BEGIN Supplied data

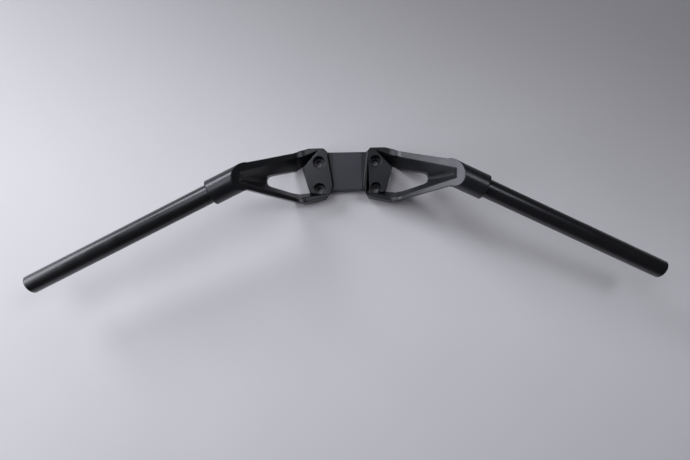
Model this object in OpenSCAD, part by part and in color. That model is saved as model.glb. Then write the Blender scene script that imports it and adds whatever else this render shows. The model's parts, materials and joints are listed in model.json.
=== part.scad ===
// Motorcycle handlebar made of one cast riser and two straight steel tubes.
// The riser bolts down on four screws, its two windowed arms climb outward, and each
// arm ends in a round collar that holds a tube swept back toward the rider.
// +X is the rider's right, +Y points forward and +Z up along the screws. The origin is
// the centre of the four screw holes on the riser's underside.

/* [Screw pads] */
// Height of the pads and of the arm walls at right angles to their rim
pad_h = 18; // [15:0.5:20]
// Distance between the left and right screw holes
bolt_dx = 74; // [70:0.5:76]
// Distance between the front and rear screw holes
bolt_dy = 35; // [32:0.5:37]
// Diameter of the screw holes
bolt_hole_d = 9; // [6.5:0.1:9.5]
// Diameter of the counterbores for the screw heads
head_d = 15; // [13:0.1:16]
// Depth of the counterbores
head_depth = 8.5; // [5:0.5:10]
// Length of the riser from its front edge to its rear corners
riser_len = 71; // [69:0.5:74]
// Half the gap between the pads at their front end
pad_gap_front = 25.7; // [24:0.1:27]
// Half the gap between the pads at their rear end
pad_gap_rear = 19.5; // [18:0.1:21]
// Size of the chamfer along each pad's inner top edge
pad_edge = 1.2; // [0.6:0.1:2]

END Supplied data

__Given exercise__: Write down the full listing again, exactly.

__Complete output__:
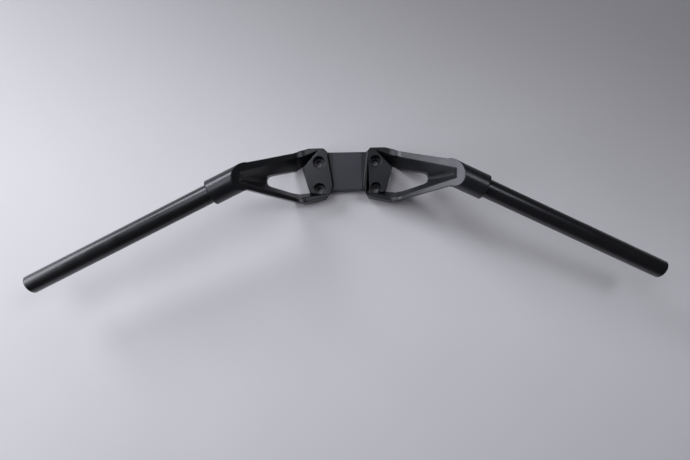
Model this object in OpenSCAD, part by part and in color. That model is saved as model.glb. Then write the Blender scene script that imports it and adds whatever else this render shows. The model's parts, materials and joints are listed in model.json.
=== part.scad ===
// Motorcycle handlebar made of one cast riser and two straight steel tubes.
// The riser bolts down on four screws, its two windowed arms climb outward, and each
// arm ends in a round collar that holds a tube swept back toward the rider.
// +X is the rider's right, +Y points forward and +Z up along the screws. The origin is
// the centre of the four screw holes on the riser's underside.

/* [Screw pads] */
// Height of the pads and of the arm walls at right angles to their rim
pad_h = 18; // [15:0.5:20]
// Distance between the left and right screw holes
bolt_dx = 74; // [70:0.5:76]
// Distance between the front and rear screw holes
bolt_dy = 35; // [32:0.5:37]
// Diameter of the screw holes
bolt_hole_d = 9; // [6.5:0.1:9.5]
// Diameter of the counterbores for the screw heads
head_d = 15; // [13:0.1:16]
// Depth of the counterbores
head_depth = 8.5; // [5:0.5:10]
// Length of the riser from its front edge to its rear corners
riser_len = 71; // [69:0.5:74]
// Half the gap between the pads at their front end
pad_gap_front = 25.7; // [24:0.1:27]
// Half the gap between the pads at their rear end
pad_gap_rear = 19.5; // [18:0.1:21]
// Size of the chamfer along each pad's inner top edge
pad_edge = 1.2; // [0.6:0.1:2]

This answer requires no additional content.